- [Work required]: Output all of the data below exactly as given.

-- Start --

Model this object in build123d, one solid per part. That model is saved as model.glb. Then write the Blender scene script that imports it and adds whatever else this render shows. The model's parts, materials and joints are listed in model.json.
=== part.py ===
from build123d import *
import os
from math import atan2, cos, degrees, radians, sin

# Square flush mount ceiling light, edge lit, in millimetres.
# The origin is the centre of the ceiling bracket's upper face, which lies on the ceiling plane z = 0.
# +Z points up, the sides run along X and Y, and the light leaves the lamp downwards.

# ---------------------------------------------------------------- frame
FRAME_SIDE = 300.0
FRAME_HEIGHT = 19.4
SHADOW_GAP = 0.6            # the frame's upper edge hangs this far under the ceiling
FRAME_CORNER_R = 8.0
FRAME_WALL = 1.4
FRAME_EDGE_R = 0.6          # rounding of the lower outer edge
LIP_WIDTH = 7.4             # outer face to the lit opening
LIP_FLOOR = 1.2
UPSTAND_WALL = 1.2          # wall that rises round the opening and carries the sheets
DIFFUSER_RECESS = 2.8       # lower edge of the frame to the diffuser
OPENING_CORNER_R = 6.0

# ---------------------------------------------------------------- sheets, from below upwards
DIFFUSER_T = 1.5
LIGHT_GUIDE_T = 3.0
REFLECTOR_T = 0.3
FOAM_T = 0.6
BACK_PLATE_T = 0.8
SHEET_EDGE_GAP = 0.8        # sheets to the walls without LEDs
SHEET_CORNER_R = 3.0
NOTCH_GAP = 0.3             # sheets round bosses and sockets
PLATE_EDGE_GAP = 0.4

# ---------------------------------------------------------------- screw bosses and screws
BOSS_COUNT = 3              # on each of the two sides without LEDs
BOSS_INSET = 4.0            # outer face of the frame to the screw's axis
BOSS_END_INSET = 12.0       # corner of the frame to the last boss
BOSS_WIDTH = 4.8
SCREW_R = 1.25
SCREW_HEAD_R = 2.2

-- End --

- [Solved exercise]:
Model this object in build123d, one solid per part. That model is saved as model.glb. Then write the Blender scene script that imports it and adds whatever else this render shows. The model's parts, materials and joints are listed in model.json.
=== part.py ===
from build123d import *
import os
from math import atan2, cos, degrees, radians, sin

# Square flush mount ceiling light, edge lit, in millimetres.
# The origin is the centre of the ceiling bracket's upper face, which lies on the ceiling plane z = 0.
# +Z points up, the sides run along X and Y, and the light leaves the lamp downwards.

# ---------------------------------------------------------------- frame
FRAME_SIDE = 300.0
FRAME_HEIGHT = 19.4
SHADOW_GAP = 0.6            # the frame's upper edge hangs this far under the ceiling
FRAME_CORNER_R = 8.0
FRAME_WALL = 1.4
FRAME_EDGE_R = 0.6          # rounding of the lower outer edge
LIP_WIDTH = 7.4             # outer face to the lit opening
LIP_FLOOR = 1.2
UPSTAND_WALL = 1.2          # wall that rises round the opening and carries the sheets
DIFFUSER_RECESS = 2.8       # lower edge of the frame to the diffuser
OPENING_CORNER_R = 6.0

# ---------------------------------------------------------------- sheets, from below upwards
DIFFUSER_T = 1.5
LIGHT_GUIDE_T = 3.0
REFLECTOR_T = 0.3
FOAM_T = 0.6
BACK_PLATE_T = 0.8
SHEET_EDGE_GAP = 0.8        # sheets to the walls without LEDs
SHEET_CORNER_R = 3.0
NOTCH_GAP = 0.3             # sheets round bosses and sockets
PLATE_EDGE_GAP = 0.4

# ---------------------------------------------------------------- screw bosses and screws
BOSS_COUNT = 3              # on each of the two sides without LEDs
BOSS_INSET = 4.0            # outer face of the frame to the screw's axis
BOSS_END_INSET = 12.0       # corner of the frame to the last boss
BOSS_WIDTH = 4.8
SCREW_R = 1.25
SCREW_HEAD_R = 2.2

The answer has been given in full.